Aanvankelijk kwam Mof vooral voor in de pejoratieve modelnaam voor een Duitse immigrant Hans Mof. Hiervan bestonden in de 16e en 17e eeuw vele varianten, bijv. Hans Mofmaf, Hans Mifmaf, Hans Moefmans. Ook immigranten uit oostelijk Nederland werden wel zo aangeduid: Geldersche en Overysselsche Moffen [1734; WNT]. In de 17e en 18e eeuw werden vele zogenaamde moffenkluchten geschreven, die zeer populair waren, zodat het woord mof algemeen bekend raakte, eerst nog in de betekenis 'Duitse immigrant', later algemeen als 'Duitser', en op den duur ook zonder hoofdletter. Door de veranderende beeldvorming over Duitsers was "de term mof, hoe gemeenzaam ook, dikwijls vrij van minachting" [1906; WNT]; sinds de Duitse bezetting in de Tweede Wereldoorlog is mof alleen nog een pejoratief woord en in het BN ongebruikelijk.
Literatuur: Sanders 2004, 130-133; F. Debrabandere (2006), 'Bijnamen voor Duitsers', in: Nederlands van Nu 3, 37-38
Fries: mof < ndl.
220.   mokken ww. 'pruilen, morren'
categorie:
klankwoord
Vnnl. mocken 'pruilen' [1599; Kil.].
Mnd. mucken 'mokken, morren'; vnhd. mucken 'id.' [15e eeuw; Kluge] (nhd. vooral in de afleiding aufmucken 'tegenstribbelen'), met daarnaast het veel eerder geattesteerde frequentatief ohd. ir-muckezzen 'id.' (mhd. muchzen, nhd. mucksen); nfri. mokke.
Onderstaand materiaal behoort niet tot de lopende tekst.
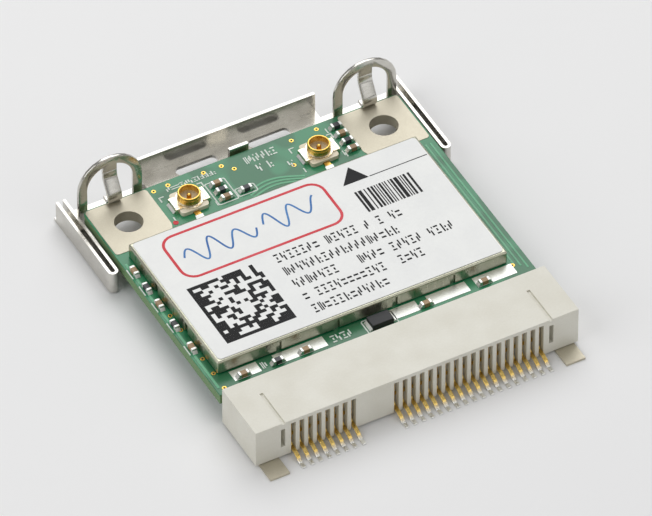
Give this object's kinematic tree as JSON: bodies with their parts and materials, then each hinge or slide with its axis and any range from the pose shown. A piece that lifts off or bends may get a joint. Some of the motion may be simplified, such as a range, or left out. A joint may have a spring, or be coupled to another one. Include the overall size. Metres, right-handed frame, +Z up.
{
  "type": "mini-card wireless adapter in its edge socket",
  "caption": "Half-length wireless card with a shield can and antenna jacks, seated in an ivory board edge socket and held down by a sprung metal latch.",
  "frame": {"origin": "bottom centre of the whole assembly, on the host board's face", "axes": "+X along the socket to the right, +Y from the socket towards the latch, +Z up from the host board"},
  "size_m": [0.0324, 0.0354, 0.0074],
  "materials": {
    "solder_mask": "glossy green solder mask on glass laminate",
    "gold": "gold plating",
    "tin": "matte tin plating",
    "shield_steel": "plated sheet steel",
    "label_film": "printed white film",
    "jack_plastic": "moulded high-temperature plastic",
    "epoxy": "moulded chip epoxy",
    "ceramic": "fired ceramic with tinned ends",
    "ivory_plastic": "moulded ivory liquid-crystal polymer",
    "spring_steel": "bright plated spring steel"
  },
  "bodies": {
    "socket": {"socket_housing": "ivory_plastic", "upper_contacts_short_bank": "gold", "upper_contacts_long_bank": "gold", "lower_contacts_short_bank": "gold", "lower_contacts_long_bank": "gold", "left_hold_down": "tin", "right_hold_down": "tin", "latch_base": "spring_steel"},
    "card": {"card_board": "solder_mask", "top_fingers_short_bank": "gold", "top_fingers_long_bank": "gold", "bottom_fingers_short_bank": "gold", "bottom_fingers_long_bank": "gold", "left_jack_shell": "gold", "right_jack_shell": "gold", "left_jack_pin": "gold", "right_jack_pin": "gold", "left_corner_pad": "tin", "right_corner_pad": "tin", "crystal": "tin", "shield_frame": "shield_steel", "shield_lid": "shield_steel", "label": "label_film", "left_jack_base": "jack_plastic", "right_jack_base": "jack_plastic", "radio_chip": "epoxy", "left_amplifier": "epoxy", "right_amplifier": "epoxy", "memory_chip": "epoxy", "power_inductor": "epoxy", "regulator_chip": "epoxy", "edge_filter": "epoxy", "rear_capacitor_1": "ceramic", "rear_capacitor_2": "ceramic", "rear_capacitor_3": "ceramic", "rear_capacitor_4": "ceramic", "jack_capacitor_1": "ceramic", "jack_capacitor_2": "ceramic", "jack_capacitor_3": "ceramic", "jack_capacitor_4": "ceramic", "side_capacitor_1": "ceramic", "side_capacitor_2": "ceramic", "side_capacitor_3": "ceramic", "side_capacitor_4": "ceramic", "side_capacitor_5": "ceramic", "edge_capacitor_1": "ceramic", "edge_capacitor_2": "ceramic", "edge_capacitor_3": "ceramic", "edge_capacitor_4": "ceramic", "edge_capacitor_5": "ceramic", "under_capacitor_1": "ceramic", "under_capacitor_2": "ceramic", "under_capacitor_3": "ceramic", "under_capacitor_4": "ceramic"},
    "left_latch": {"left_release_loop": "spring_steel", "left_hook_tongue": "spring_steel"},
    "right_latch": {"right_release_loop": "spring_steel", "right_hook_tongue": "spring_steel"}
  },
  "joints": [
    {"name": "card_tilt", "type": "hinge", "parent": "socket", "child": "card", "pos_m": [0, -0.0106, 0.00164], "axis": [1, 0, 0], "range_deg": [0, 20], "deforming": ["lower_contacts_short_bank", "lower_contacts_long_bank", "left_hook_tongue", "right_hook_tongue"]},
    {"name": "left_release", "type": "hinge", "parent": "socket", "child": "left_latch", "pos_m": [-0.0121, 0.0155, 0.00036], "axis": [-1, 0, 0], "range_deg": [0, 15], "stiffness_Nm_per_rad": 0.03},
    {"name": "right_release", "type": "hinge", "parent": "socket", "child": "right_latch", "pos_m": [0.0121, 0.0155, 0.00036], "axis": [-1, 0, 0], "range_deg": [0, 15], "stiffness_Nm_per_rad": 0.03}
  ]
}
Nzw. mucka 'morren' is aan het Hoog- of Nederduits ontleend. Wrsch. zijn dit West-Germaanse klanknabootsende woorden. Verwantschap met Latijn mūgīre 'loeien' en andere Indo-Europese werkwoorden met mu- voor 'geluid maken' (NEW) is onwaarschijnlijk.